WHAT YOU SHOULD DO:
Give back an exact copy of the lines from the start of the material through the line bearing "(0.326, 1.378), (0.300, 1.386), (0.080, 1.376)]". Include both ends and nothing else.

DATA LINES:

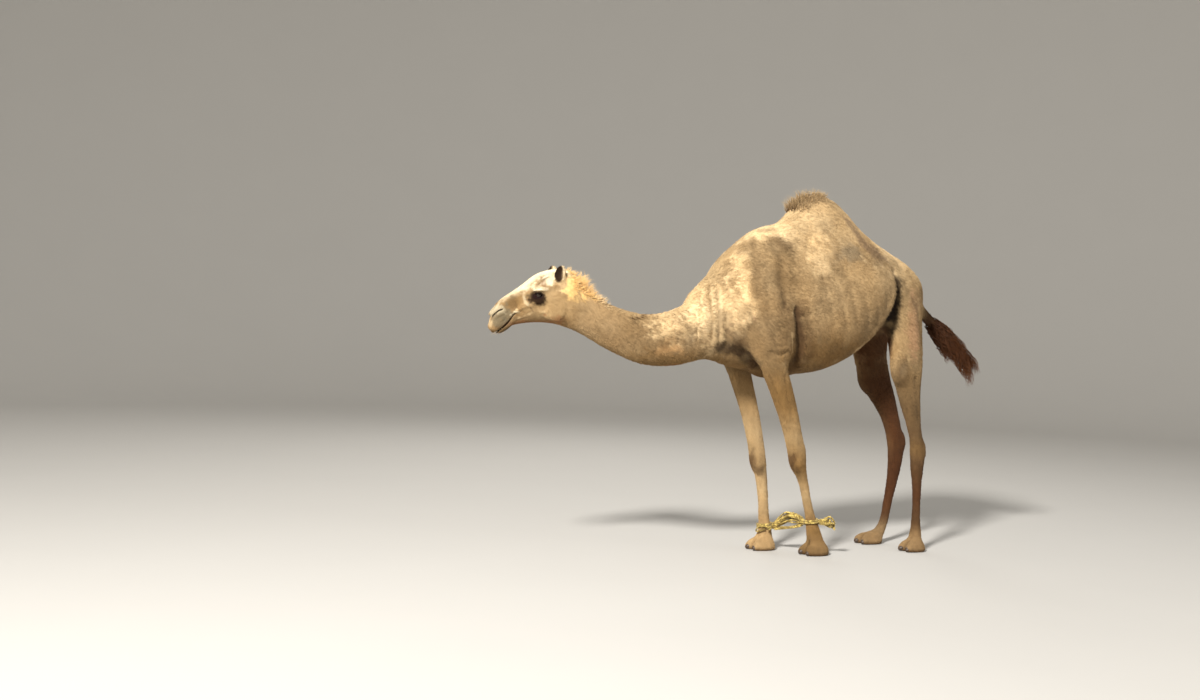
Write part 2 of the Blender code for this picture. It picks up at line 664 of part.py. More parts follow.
# ---------------------------------------------------------------- the pieces
NECK_CUT = ((-0.86, 0.0, 1.40), 8.0, 0.0)          # point, lean and yaw of the cutting plane
HEAD_CUT = ((-1.697, 0.153, 1.43), 19.0, -HEAD_YAW)
HUMP_CUT = ((-0.10, 0.0, 1.795), 98.5, 0.0)
TAIL_CUT = ((0.655, 0.0, 1.324), 215.0, 0.0)
HAIR_CUT = ((0.728, 0.0, 1.266), 215.0, 0.0)
SOLE_CUT = ((GROUND_AT, 0.0, 0.0), GROUND_FALL - 90.0, 0.0)
SOLE_TRIM = 0.001                   # cut off under each foot, which leaves a flat sole
JAW_OUTLINE = [(0.080, 1.220), (0.500, 1.220), (0.500, 1.238),
               (0.326, 1.378), (0.300, 1.386), (0.080, 1.376)]

# Lowest and highest corner of the block round one leg, on the animal's right.
LEG_BLOCKS = {'fore': ((-0.800, 0.080, -0.100), (-0.150, 0.400, 1.020)),
              'hind': ((0.150, 0.010, -0.100), (0.750, 0.400, 1.150))}
# Levels at which a leg is parted, from its foot up, and names of the pieces.
LEG_LEVELS = {'fore': (0.128, 0.470), 'hind': (0.122, 0.500)}
LEG_PIECES = {'fore': ('foot', 'cannon', 'forearm'), 'hind': ('foot', 'cannon', 'thigh')}
LEG_TRIANGLES = (230, 145, 220)


def leg_block(name):
    lo, hi = LEG_BLOCKS[name.split('_')[1]]
    if name.startswith('left'):
        return (lo[0], -hi[1], lo[2]), (hi[0], -lo[1], hi[2])
    return lo, hi


def beyond(name, cut, room, reach=3.0):
    point, lean, yaw = cut
    return half_space(name, point, lean, room, reach, yaw)


def make_trunk(body):
    trunk = grow('trunk', body, (-1.00, -0.40, 0.90), (0.76, 0.40, 1.95), 0.024, 1200, COAT)
    carve(trunk, beyond('cut_trunk_neck', NECK_CUT, GAP / 2), 'DIFFERENCE')
    carve(trunk, beyond('cut_trunk_hump', HUMP_CUT, GAP / 2), 'DIFFERENCE')
    carve(trunk, beyond('cut_trunk_tail', TAIL_CUT, GAP / 2, reach=0.25), 'DIFFERENCE')
    for name in LEG_LINES:
        carve(trunk, block('cut_trunk_' + name, *leg_block(name), room=GAP / 2), 'DIFFERENCE')
    hump = grow('hump', body, (-0.62, -0.40, 1.66), (0.45, 0.40, 2.06), 0.016, 430, COAT)
    carve(hump, beyond('cut_hump_trunk', HUMP_CUT, -GAP / 2), 'INTERSECT')


def make_neck_and_head(body):
    neck = grow('neck', body, (-1.84, -0.30, 1.00), (-0.78, 0.34, 1.72), 0.018, 680, COAT)
    carve(neck, beyond('cut_neck_trunk', NECK_CUT, -GAP / 2), 'INTERSECT')
    carve(neck, beyond('cut_neck_head', HEAD_CUT, GAP / 2), 'DIFFERENCE')
    head = grow('head', body, (-2.20, -0.05, 1.20), (-1.60, 0.40, 1.66), 0.008, 1260, COAT)
    carve(head, beyond('cut_head_neck', HEAD_CUT, -GAP / 2), 'INTERSECT')
    carve(head, prism('cut_head_jaw', JAW_OUTLINE, 0.20, GAP / 2), 'DIFFERENCE')
    jaw = grow('lower_jaw', body, (-2.20, -0.05, 1.20), (-1.70, 0.40, 1.42), 0.008, 340, COAT)
    carve(jaw, prism('cut_jaw_head', JAW_OUTLINE, 0.20, -GAP / 2), 'INTERSECT')
    for side, word in ((1, 'left'), (-1, 'right')):
        middle = head_to_body((EYE_AT[0], side * EYE_AT[1], EYE_AT[2]))
        carve(head, add_ball('cut_' + word + '_socket', middle, EYE_RADIUS + SOCKET_ROOM), 'DIFFERENCE')
        add_ball(word + '_eye', middle, EYE_RADIUS, is_cutter=False)
        ear = Beside(ear_shape(side), body, TRIM_GAP)
        grow(word + '_ear', ear, ear.lo, ear.hi, 0.0045, 200, COAT)


def add_ball(name, middle, radius, is_cutter=True):
    shell = bmesh.new()
    bmesh.ops.create_uvsphere(shell, u_segments=14, v_segments=8, radius=radius)
    bmesh.ops.translate(shell, verts=shell.verts, vec=middle)
    mesh = bpy.data.meshes.new(name)
    shell.to_mesh(mesh)
    shell.free()
    mesh.shade_smooth()
    mesh.materials.append(finish(name + '_finish', EYE, 0.1))
    ball = bpy.data.objects.new(name, mesh)
    bpy.context.collection.objects.link(ball)
    if is_cutter:
        ball.hide_render = True
        ball.display_type = 'WIRE'
    return ball


def make_legs(body):
    for name in LEG_LINES:
        pair = name.split('_')[1]
        lo, hi = leg_block(name)
        levels = (lo[2], *LEG_LEVELS[pair], hi[2])
        for i, piece in enumerate(LEG_PIECES[pair]):
            low = (lo[0], lo[1], levels[i])
            high = (hi[0], hi[1], levels[i + 1])
            step = 0.009 if piece == 'foot' else 0.012
            full = name + '_' + piece
            leg = grow(full, body, (low[0], low[1], low[2] - 0.03), (high[0], high[1], high[2] + 0.03),
                       step, LEG_TRIANGLES[i], COAT)
            carve(leg, block('cut_' + full, low, high, room=-GAP / 2), 'INTERSECT')
            if piece == 'foot':
                carve(leg, beyond('cut_' + full + '_sole', SOLE_CUT, SOLE_TRIM), 'DIFFERENCE')
        for side, word in ((1, 'right'), (-1, 'left')):
            nail = Beside(nail_shape(name, side), body, TRIM_GAP)
            grow(name + '_' + word + '_nail', nail, nail.lo, nail.hi, 0.003, 54, HORN, 0.6)


def make_tail_and_long_hair(body):
    tail = grow('tail', body, (0.60, -0.10, 1.20), (0.86, 0.10, 1.44), 0.008, 140, COAT)
    carve(tail, beyond('cut_tail_trunk', TAIL_CUT, -GAP / 2, reach=0.5), 'INTERSECT')
    carve(tail, beyond('cut_tail_hair', HAIR_CUT, GAP / 2, reach=0.5), 'DIFFERENCE')
    hair = switch_shape()
    switch = grow('tail_switch', hair, hair.lo, hair.hi, 0.007, 360, DARK_HAIR)
    carve(switch, beyond('cut_hair_tail', HAIR_CUT, -GAP / 2, reach=0.6), 'INTERSECT')
    tufts = (('hump_crest', crest_shape(), CREST_HAIR), ('nape_tuft', nape_shape(), NAPE_HAIR))
    for name, shape, colour in tufts:
        tuft = Beside(shape, body, HAIR_GAP, 0.014)
        grow(name, tuft, tuft.lo, tuft.hi, 0.006, 220, colour)


# ---------------------------------------------------------------- the hobble
# Level of each rope ring, and the middle of the leg there.
RINGS = {'left': (-0.301, -0.121, 0.190), 'right': (-0.421, 0.151, 0.142)}
RING_HALF_TALL = 0.5 * ROPE_THICK * (ROPE_TURNS + 0.6)
RING_HALF_DEEP = 0.5 * ROPE_THICK + 0.0015
RING_ROOM = 0.002
LINK_ROUTE = [(-0.385, 0.098, 0.150), (-0.372, 0.080, 0.166), (-0.357, 0.050, 0.192), (-0.343, 0.018, 0.213),
              (-0.333, -0.012, 0.213), (-0.322, -0.040, 0.203), (-0.315, -0.060, 0.194)]
STRAND_ROUTE = [(-0.386, 0.101, 0.122), (-0.368, 0.074, 0.128), (-0.350, 0.038, 0.135),
                (-0.335, 0.003, 0.142), (-0.323, -0.034, 0.152), (-0.316, -0.060, 0.164)]


def round_the_leg(body, middle, angle, room):
    """Distance from the middle of a leg to a point this far outside its surface."""
    way = np.array((math.cos(angle), math.sin(angle), 0.0))
    reach = np.linspace(0.01, 0.12, 221)
    found = []
    for rise in (-RING_HALF_TALL, 0.0, RING_HALF_TALL):
        start = np.asarray(middle) + (0.0, 0.0, rise)
        found.append(reach[np.argmax(body(start + reach[:, None] * way) > room)])
    return max(found)


def make_ring(name, body, middle, around=22, section=8):
    """A band of rope that follows the pastern at an even distance."""
    verts = []
    faces = []
    for i in range(around):
        angle = 2 * math.pi * i / around
        out = round_the_leg(body, middle, angle, RING_ROOM + RING_HALF_DEEP)
        for j in range(section):
            turn = 2 * math.pi * j / section
            far = out + RING_HALF_DEEP * math.cos(turn)
            verts.append((middle[0] + far * math.cos(angle), middle[1] + far * math.sin(angle),
                          middle[2] + RING_HALF_TALL * math.sin(turn)))
            a, b = i * section + j, i * section + (j + 1) % section
            c, d = ((i + 1) % around) * section + j, ((i + 1) % around) * section + (j + 1) % section
            faces.append((a, c, d, b))
    add_object(name, verts, faces, ROPE)


def make_bundle(name, route, half):
    """A round bar of twisted rope along a smooth route."""
    curve = bpy.data.curves.new(name, 'CURVE')
    curve.dimensions = '3D'
    curve.bevel_depth = half
    curve.bevel_resolution = 2
    curve.use_fill_caps = True
    line = curve.splines.new('POLY')
    places = spline(route, 2)
    line.points.add(len(places) - 1)
    for point, place in zip(line.points, places):
        point.co = (*place, 1.0)
    curve.materials.append(finish(name + '_finish', ROPE, 0.9))
    bpy.context.collection.objects.link(bpy.data.objects.new(name, curve))


def make_hobble(body):
    for word, middle in RINGS.items():
        make_ring('hobble_' + word + '_ring', body, middle)
    make_bundle('hobble_link', LINK_ROUTE, LINK_HALF)
    make_bundle('hobble_strand', STRAND_ROUTE, STRAND_HALF)
    x, y, z = RINGS['left']
    knot = Group()
    knot.add(Ball((x + 0.0737, y - 0.0443, z + 0.004), (0.029, 0.023, 0.033), turn=25))
    knot.add(Ball((x + 0.1000, y - 0.0520, z - 0.018), (0.028, 0.018, 0.027), turn=-20), 0.015)
    knot.add(Ball((x + 0.0797, y - 0.0463, z + 0.030), (0.020, 0.016, 0.015)), 0.015)
    grow('hobble_left_knot', knot, knot.lo, knot.hi, 0.006, 260, ROPE)
    x, y, z = RINGS['right']
    front = Ball((x - 0.022, y - 0.073, z - 0.004), (0.016, 0.013, 0.022), turn=10)
    grow('hobble_right_knot', front, front.lo, front.hi, 0.005, 120, ROPE)


# ---------------------------------------------------------------- the whole model
def stand_on_origin():
    """Turns the soles level, and brings the middle of the box's floor to the origin."""
    level = Matrix.Rotation(-math.radians(GROUND_FALL), 4, 'Y')
    for obj in bpy.data.objects:
        obj.data.transform(level)
    bpy.context.view_layer.update()
    low = np.full(3, FAR)
    high = np.full(3, -FAR)
    graph = bpy.context.evaluated_depsgraph_get()
    for obj in bpy.data.objects:
        if obj.hide_render:
            continue
        mesh = obj.evaluated_get(graph).to_mesh()
        points = np.empty(3 * len(mesh.vertices))
        mesh.vertices.foreach_get('co', points)
        points = points.reshape(-1, 3)
        low = np.minimum(low, points.min(0))
        high = np.maximum(high, points.max(0))
    shift = Matrix.Translation((-(low[0] + high[0]) / 2, -(low[1] + high[1]) / 2, -low[2]))
    for obj in bpy.data.objects:
        obj.data.transform(shift)
    print('moved by', tuple(round(value, 5) for value in shift.translation))


def main():
    for obj in list(bpy.data.objects):
        bpy.data.objects.remove(obj, do_unlink=True)
    body = flesh()
    make_trunk(body)
    make_neck_and_head(body)
    make_legs(body)
    make_tail_and_long_hair(body)
    make_hobble(body)
    stand_on_origin()


main()
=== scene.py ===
"""A dromedary camel standing in a rope hobble: skin, coat, long hair, eyes, nails, rope and stage.

The skin is meshed from the same smooth shapes as the solids, in the pose on gently falling
ground, then brought to the frame's level floor. The coat's tufts and the long locks grow
out of it by Geometry Nodes.
"""
import math

import bmesh
import bpy
import numpy as np
from bpy.props import FloatProperty, FloatVectorProperty, PointerProperty
from mathutils import Matrix, Vector
from mathutils.kdtree import KDTree


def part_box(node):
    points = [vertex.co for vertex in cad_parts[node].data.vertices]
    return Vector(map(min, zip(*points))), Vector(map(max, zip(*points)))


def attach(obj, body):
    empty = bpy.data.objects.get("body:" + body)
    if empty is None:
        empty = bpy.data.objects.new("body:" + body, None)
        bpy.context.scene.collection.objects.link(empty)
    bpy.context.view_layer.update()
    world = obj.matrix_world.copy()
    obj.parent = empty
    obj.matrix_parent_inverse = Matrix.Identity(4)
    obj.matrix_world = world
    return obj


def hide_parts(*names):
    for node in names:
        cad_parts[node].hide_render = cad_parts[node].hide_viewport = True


bl_info = {
    "name": "Dromedary camel",
    "version": (1, 0, 0),
    "blender": (4, 5, 0),
    "location": "View3D > Sidebar > Camel",
    "description": "Builds a life-size dromedary with its coat and rope hobble",
    "category": "Object",
}

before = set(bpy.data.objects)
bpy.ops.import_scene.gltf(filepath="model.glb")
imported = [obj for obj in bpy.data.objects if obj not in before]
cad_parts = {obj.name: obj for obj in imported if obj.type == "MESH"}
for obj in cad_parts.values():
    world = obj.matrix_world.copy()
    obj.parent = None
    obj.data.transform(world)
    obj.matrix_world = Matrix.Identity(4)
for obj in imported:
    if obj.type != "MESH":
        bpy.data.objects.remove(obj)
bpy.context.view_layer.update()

GROUND_FALL = 2.6                   # degrees that the ground under the pose falls towards the tail
GROUND_AT = -0.36                   # where the sloping ground is at level zero
HEAD_AT = np.array((-1.685, 0.150, 0.0))
HEAD_YAW = 15.0                     # degrees that the head is turned
EYE_AT = (0.206, 0.0715, 1.470)     # forward, aside and up, in the head's frame
EYE_RADIUS = 0.0200
LID_ARCH = 0.0212                   # radius of the rims of the eyelids, just outside the eye
UPPER_LID, LOWER_LID = 0.0088, -0.0082      # height of the open lids over the middle of the eye
ROPE_THICK = 0.011
FAR = 9.0                           # a distance beyond everything
SOLE_TRIM = 0.0012                  # the soles stand this far clear of the ground


def mm(rows):
    """Rows written in millimetres, as an array in metres."""
    return np.array(rows) / 1000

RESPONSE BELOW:
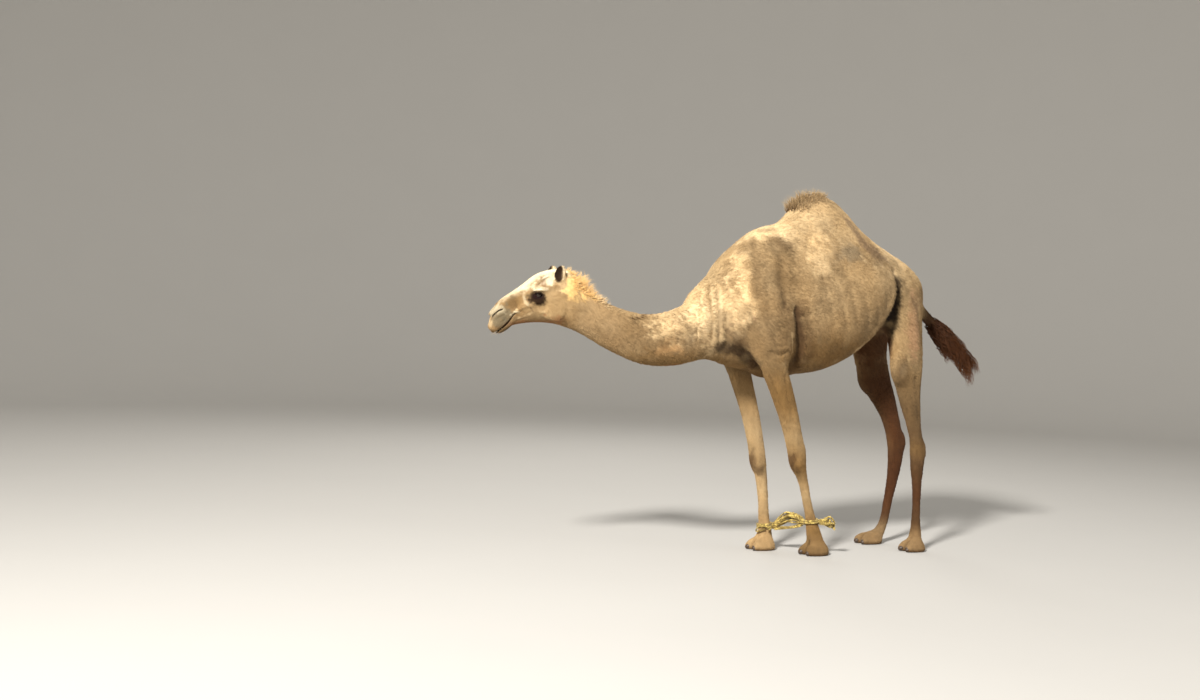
Write part 2 of the Blender code for this picture. It picks up at line 664 of part.py. More parts follow.
# ---------------------------------------------------------------- the pieces
NECK_CUT = ((-0.86, 0.0, 1.40), 8.0, 0.0)          # point, lean and yaw of the cutting plane
HEAD_CUT = ((-1.697, 0.153, 1.43), 19.0, -HEAD_YAW)
HUMP_CUT = ((-0.10, 0.0, 1.795), 98.5, 0.0)
TAIL_CUT = ((0.655, 0.0, 1.324), 215.0, 0.0)
HAIR_CUT = ((0.728, 0.0, 1.266), 215.0, 0.0)
SOLE_CUT = ((GROUND_AT, 0.0, 0.0), GROUND_FALL - 90.0, 0.0)
SOLE_TRIM = 0.001                   # cut off under each foot, which leaves a flat sole
JAW_OUTLINE = [(0.080, 1.220), (0.500, 1.220), (0.500, 1.238),
               (0.326, 1.378), (0.300, 1.386), (0.080, 1.376)]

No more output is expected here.